Thread

  1. disallowing multiple NULLs in a unique constraint

    David Garamond <lists@zara.6.isreserved.com> — 2004-02-09T05:06:41Z

    SQL Server only allow one NULL in a unique constraint column (it's the 
    unique index that does that, so the unique constraint behaves like that 
    too). The question is, what is the best way to simulate that behaviour 
    in Postgres? Can a CHECK constraint does that? Will a trigger with 
    SELECT count(*) ... WHERE f IS NULL be too slow if the table is large?
    
    -- 
    dave
    
    
    
  2. Re: disallowing multiple NULLs in a unique constraint

    Tom Lane <tgl@sss.pgh.pa.us> — 2004-02-09T05:57:12Z

    David Garamond <lists@zara.6.isreserved.com> writes:
    > SQL Server only allow one NULL in a unique constraint column (it's the 
    > unique index that does that, so the unique constraint behaves like that 
    > too). The question is, what is the best way to simulate that behaviour 
    > in Postgres?
    
    The best way is to rewrite your app to not depend on nonstandard
    semantics.  SQL Server is unquestionably violating the SQL spec here,
    and it's not out of the question that Microsoft might realize that and
    fix it, leaving you up the creek on that platform as well as Postgres.
    
    Instead of using NULL in that fashion, perhaps you could choose a
    non-null dummy value to use instead.
    
    			regards, tom lane
    
    
  3. Re: disallowing multiple NULLs in a unique constraint

    David Garamond <lists@zara.6.isreserved.com> — 2004-02-09T13:19:21Z

    Tom Lane wrote:
    >>SQL Server only allow one NULL in a unique constraint column (it's the 
    >>unique index that does that, so the unique constraint behaves like that 
    >>too).
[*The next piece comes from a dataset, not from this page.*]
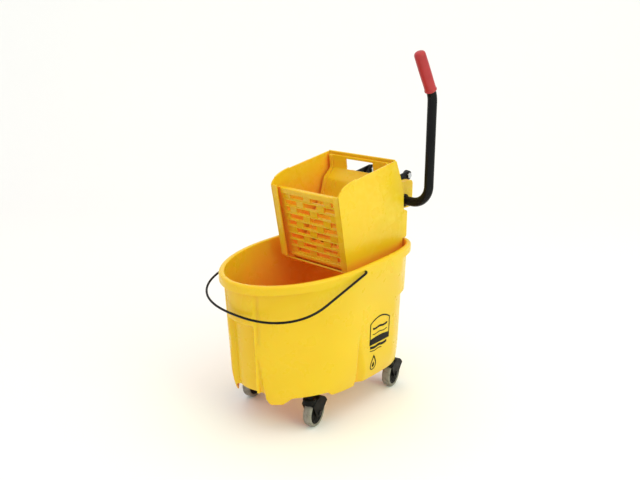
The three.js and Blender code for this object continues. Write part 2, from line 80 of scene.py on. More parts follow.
def add_camera():
    target = at(-23.2, 20.5, 433.3)
    level = math.cos(ELEVATION)
    back = Vector((math.sin(AZIMUTH) * level, -math.cos(AZIMUTH) * level, math.sin(ELEVATION)))
    data = bpy.data.cameras.new("camera")
    data.sensor_width = 36
    data.lens = LENS
    camera = bpy.data.objects.new("camera", data)
    camera.location = target + back * DISTANCE
    camera.rotation_euler = back.to_track_quat("Z", "Y").to_euler()
    bpy.context.scene.collection.objects.link(camera)
    bpy.context.scene.camera = camera


# ---- Materials ---------------------------------------------------------------------------------

class Nodes:
    """A material's node tree, with short ways to add and join nodes."""

    def __init__(self, name):
        self.material = bpy.data.materials.new(name)
        self.material.use_nodes = True
        self.tree = self.material.node_tree
        self.shader = self.tree.nodes["Principled BSDF"]
        self.place = self.add("ShaderNodeTexCoord").outputs["Object"]

    def add(self, kind, **inputs):
        node = self.tree.nodes.new(kind)
        for key, value in inputs.items():
            node.inputs[key.replace("_", " ")].default_value = value
        return node

    def join(self, source, target):
        self.tree.links.new(source, target)

    def noise(self, scale, detail=3.0, stretch=(1, 1, 1)):
        mapping = self.add("ShaderNodeMapping")
        mapping.inputs["Scale"].default_value = stretch
        self.join(self.place, mapping.inputs["Vector"])
        node = self.add("ShaderNodeTexNoise", Scale=scale, Detail=detail)
        self.join(mapping.outputs["Vector"], node.inputs["Vector"])
        return node.outputs["Fac"]

    def ramp(self, source, low, high, low_value, high_value):
        node = self.add("ShaderNodeMapRange", From_Min=low, From_Max=high,
                        To_Min=low_value, To_Max=high_value)
        self.join(source, node.inputs["Value"])
        return node.outputs["Result"]

    def math(self, operation, a, b):
        node = self.add("ShaderNodeMath")
        node.operation = operation
        for source, socket in zip((a, b), node.inputs):
            if isinstance(source, (int, float)):
                socket.default_value = source
            else:
                self.join(source, socket)
        return node.outputs[0]

    def mix(self, factor, a, b):
        node = self.add("ShaderNodeMix")
        node.data_type = "RGBA"
        self.join(factor, node.inputs["Factor"])
        for source, socket in ((a, node.inputs[6]), (b, node.inputs[7])):
            if isinstance(source, tuple):
                socket.default_value = (*source, 1)
            else:
                self.join(source, socket)
        return node.outputs[2]

    def bump(self, height, strength, distance):
        node = self.add("ShaderNodeBump", Strength=strength, Distance=distance)
        self.join(height, node.inputs["Height"])
        self.join(node.outputs["Normal"], self.shader.inputs["Normal"])

    def set(self, **values):
        for key, value in values.items():
            self.shader.inputs[key.replace("_", " ")].default_value = value


def edge_wear(n, low=0.52, high=0.60):
    """1 along worn convex edges, broken up by noise, and 0 elsewhere."""
    pointy = n.add("ShaderNodeNewGeometry").outputs["Pointiness"]
    return n.math("MULTIPLY", n.ramp(pointy, low, high, 0, 1), n.ramp(n.noise(60, 4), 0.4, 0.7, 0, 1))


def moulded_yellow():
    """Thin moulded plastic, with some subsurface light through the walls. Its shaded places, found by ambient
    occlusion, are painted a deeper orange: painted shade.
    """
    n = Nodes("moulded_yellow")
    cloud = n.ramp(n.noise(4.5, 2), 0.3, 0.7, 0, 1)
    base = n.mix(cloud, (0.71, 0.455, 0.008), (0.77, 0.505, 0.012))
    scuffs = n.ramp(n.noise(38, 6, (1, 1, 6)), 0.66, 0.78, 0, 0.16)
    scuffed = n.mix(scuffs, base, (0.84, 0.62, 0.12))
    worn = n.mix(n.math("MULTIPLY", edge_wear(n), 0.5), scuffed, (0.86, 0.63, 0.10))
    # Painted shade: where ambient occlusion finds a place shaded, its colour is painted a deeper orange.
    shade = n.add("ShaderNodeAmbientOcclusion", Distance=0.4).outputs["AO"]
    painted_shade_orange = n.mix(n.ramp(shade, 0.48, 0.12, 0, 1), worn, (0.97, 0.40, 0.045))
    n.join(painted_shade_orange, n.shader.inputs["Base Color"])
    rough = n.math("ADD", n.ramp(n.noise(22, 5), 0.3, 0.7, 0.24, 0.36), n.math("MULTIPLY", scuffs, 1.2))
    n.join(rough, n.shader.inputs["Roughness"])
    n.set(IOR=1.5, Specular_IOR_Level=0.3)
    n.set(Subsurface_Weight=0.35, Subsurface_Radius=(0.010, 0.004, 0.0006), Subsurface_Scale=1.0)
    peel = n.math("ADD", n.noise(420, 2), n.math("MULTIPLY", n.noise(16, 2), 1.5))
    n.bump(peel, 0.12, 0.0006)
    return n.material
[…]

The question is, what is the best way to simulate that behaviour 
    >>in Postgres?
    > 
    > The best way is to rewrite your app to not depend on nonstandard
    > semantics.  SQL Server is unquestionably violating the SQL spec here,
    > and it's not out of the question that Microsoft might realize that and
    > fix it, leaving you up the creek on that platform as well as Postgres.
    > 
    > Instead of using NULL in that fashion, perhaps you could choose a
    > non-null dummy value to use instead.
    
    Thanks, Tom. Yeah, that answer was expected :-) DB2 is also violating 
    specs here, though they have a syntax (UNIQUE WHERE NOT NULL or something).
    
    Btw, one example case: a table containing a tree with adjacency list. 
    The root node is the one that doesn't have a parent (parent_id is NULL). 
    parent_id REFERENCES thetable(id). How do we restrict the table to have 
    only one root node?
    
    -- 
    dave
    
    
    
  4. Re: disallowing multiple NULLs in a unique constraint

    Peter Eisentraut <peter_e@gmx.net> — 2004-05-12T11:00:06Z

    Am Montag, 9. Februar 2004 06:06 schrieb David Garamond:
    > SQL Server only allow one NULL in a unique constraint column (it's the
    > unique index that does that, so the unique constraint behaves like that
    > too). The question is, what is the best way to simulate that behaviour
    > in Postgres? Can a CHECK constraint does that? Will a trigger with
    > SELECT count(*) ... WHERE f IS NULL be too slow if the table is large?
    
    You can time that yourself (but I suspect it won't be pretty), but I think 
    that you're going to have all kinds of other problems if you base your 
    database schema on the assumption that NULL = NULL.  Better fix the 
    application.
    
    
  5. Re: disallowing multiple NULLs in a unique constraint

    scott.marlowe <scott.marlowe@ihs.com> — 2004-05-12T14:00:40Z

    On Wed, 12 May 2004, Peter Eisentraut wrote:
    
    > Am Montag, 9. Februar 2004 06:06 schrieb David Garamond:
    > > SQL Server only allow one NULL in a unique constraint column (it's the
    > > unique index that does that, so the unique constraint behaves like that
    > > too). The question is, what is the best way to simulate that behaviour
    > > in Postgres? Can a CHECK constraint does that? Will a trigger with
    > > SELECT count(*) ... WHERE f IS NULL be too slow if the table is large?
    > 
    > You can time that yourself (but I suspect it won't be pretty), but I think 
    > that you're going to have all kinds of other problems if you base your 
    > database schema on the assumption that NULL = NULL.  Better fix the 
    > application.
    
    It's important to make the point here that SQL Server is broken in this 
    respect, both in terms of set theory, and the SQL spec definition of how 
    NULLs behave.
    
    The better option would be to use something other than NULL for this.  
    I.e. use the characters 'N/A' or something.